Software systems have a Goldilocks zone too. We control the resources that they run on, like the processing power or the amount of memory available. If we under-provision systems by giving them too few resources they “run hot” trying to cope with all the work, and things get slow, fail, and the system might fall over entirely. At the other extreme if we over-provision systems by giving them too many resources we’ll end up with them being sat idle and “cold” — and costing us money we could put to better use somewhere else. We want our systems to run in the zone between these extremes — not too hot, not too cold, but just right.
Vertical scaling: The size of your boat
In the 1975 classic Jaws the town of Amity Island is having trouble with a man-eating shark. As our heroes are out looking for it police chief Martin Brody catches sight of the huge monster for the first time. Backing away, he turns to the ship captain and utters the famous line: “You’re going to need a bigger boat.”
Chief Brody had one big problem. It might not have come up often, but when it did come up he needed a big boat to deal with it. As earlier film scenes show, smaller things — like an inflatable lilo — just won’t cut it. There’s a minimum size you can get away with.
The same’s true for software systems. If you need to handle requests to process 10GB files, but your system runs on a computer with only 5GB of RAM, it’s unlikely to handle it as well as a computer with 20GB RAM. But bigger computers cost more, so to stay in our Goldilocks zone we need to get the right size of machine. When developers talk about vertical scaling or rightsizing they’re talking about changing the size of the underlying machine to be appropriate for the task at hand — picking the right size of boat.
Horizontal scaling: Supermarket lines
When you’re at the supermarket in a rush it seems inevitable that there’s a long line at the one till that’s open, while there are another four or five tills without a shop assistant. It’s frustrating, but you probably don’t blame the one shop assistant who’s beeping things across the checkout, or wonder if they’d be quicker if they had more arms. The question on your mind is why the shop isn’t opening some of the other checkouts, to get you through faster.
What you’re looking for is horizontal scaling, adding more capacity by adding more copies of your system. There’s a limit to what one shop assistant can manage, but you can get more done with more of them. So at periods of high demand a supermarket will have more checkouts running, and at periods of low demand they will save on wages by reducing the number.

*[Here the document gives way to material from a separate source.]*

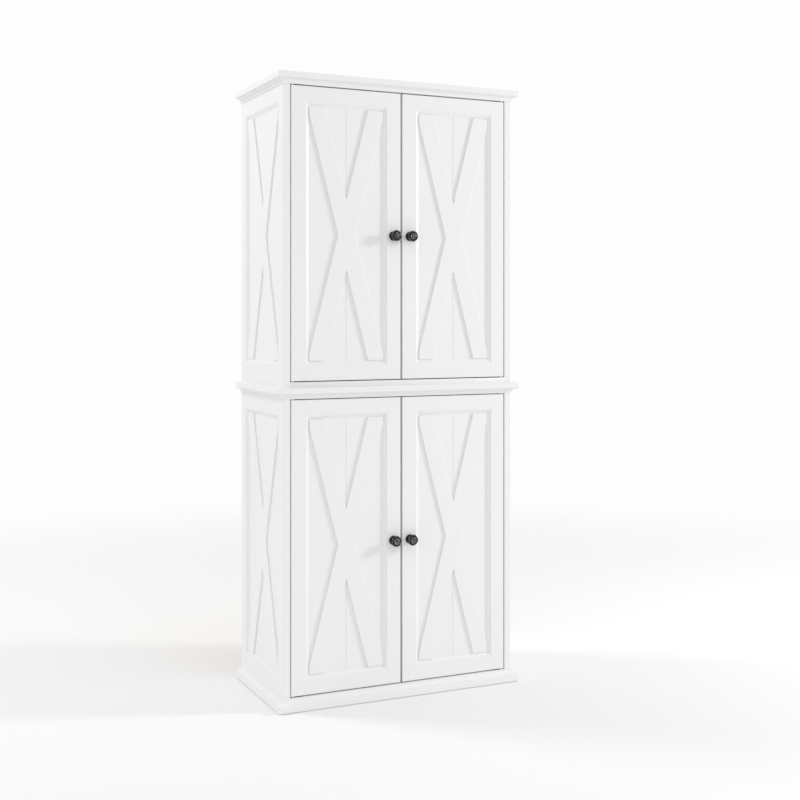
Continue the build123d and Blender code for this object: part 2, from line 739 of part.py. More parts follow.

This model is great for keeping us in our Goldilocks zone. If we get busy and our machines start to work so hard that we’re running the risk of problems we scale out by adding more machines. If we’re quiet and our machines start to take it too easy we see that we’re over-provisioned and take some away again. Cloud providers provide facilities to help handle the business of directing requests to the right machines and keeping the requests spread out fairly evenly among them, so they’re all working about as hard as each other.
Horizontal scaling tends to be used over vertical scaling because it’s virtually uncapped. Vertical scaling ultimately hits a limit when you’re running your system on the biggest, fastest, most expensive computer there is. However if that single massive computer has 100 units of capacity and each individual task requires 1 unit of capacity, then having 101 relatively cheap 1-unit computers has the potential to outperform it. Remember though, there is a limit to how small you can go — Chief Brody wouldn’t have done well against that shark even with an entire flotilla of lilos!
Dynamic scaling: Keeping comfortably warm
If you get too cold you can put on a jumper or a coat, and when you’re too hot you might take them off again. Maybe it’s a really hot day and you change into shorts to cool down, but switch back to jeans as the temperature drops. This is an example of a negative feedback loop, where the state of the system — too hot or too cold — prompts action to correct it, and to bring things back to a happy medium — just right.
We can’t just go about this as fast as we like though. It takes time to warm up even after you’ve put clothes on, and time to cool down when you’ve taken them off. If you don’t allow some pause time between changes you’ll soon find yourself either naked or wearing all the clothes in the house!
These sorts of negative feedback loops — including the pause time after changes — are used to control a lot of scaling of cloud software systems. Some systems will have nice, regular usage patterns that can have their scaling adjusted based on a rigid clock schedule, but many will want to flex based on user activity to keep them in their Goldilocks zone.
These negative feedback loops work well with horizontal scaling. Think back to our supermarket lines. If we have a lot of checkouts with only one person, or no people, in the line we can probably keep our customers happy even if we shut one or two. We scale in, reducing the number of checkouts that are open and save some money on shop assistant wages. On the other hand if lines are getting long, with ten or twenty people queuing up then we probably want to scale out, increasing the number of checkouts that are open to improve the customer experience. To give our customers a good experience without breaking the bank we just need to pick a system metric (like line length), set some limits for it (too long, too short), and we can set up scaling actions that add or remove system capacity (open checkouts) when those limits are breached.
When putting these feedback loops in place remember that there are many aspects of computer performance to think about. For example, a cache for web traffic may be more likely to use up all its memory or networking resources than it is to reach 100% CPU usage. Scaling that cache based on its CPU usage could lead to insufficient network resources, and problems using the service. Consider at least network, memory, and disk capacity, as well as CPU, as possible limiting factors when scaling your systems.
Next time
In this first part we’ve introduced the basics of horizontal and vertical scaling, and the use of scaling actions as part of a negative feedback loop for controlling scaling out (to add capacity) and scaling in (to remove it). In the next part of the series we’ll dig deeper, and look at some things to be considered while scaling, and in the final part we’ll look at an approach that can help us bypass some of the headaches scaling brings with it.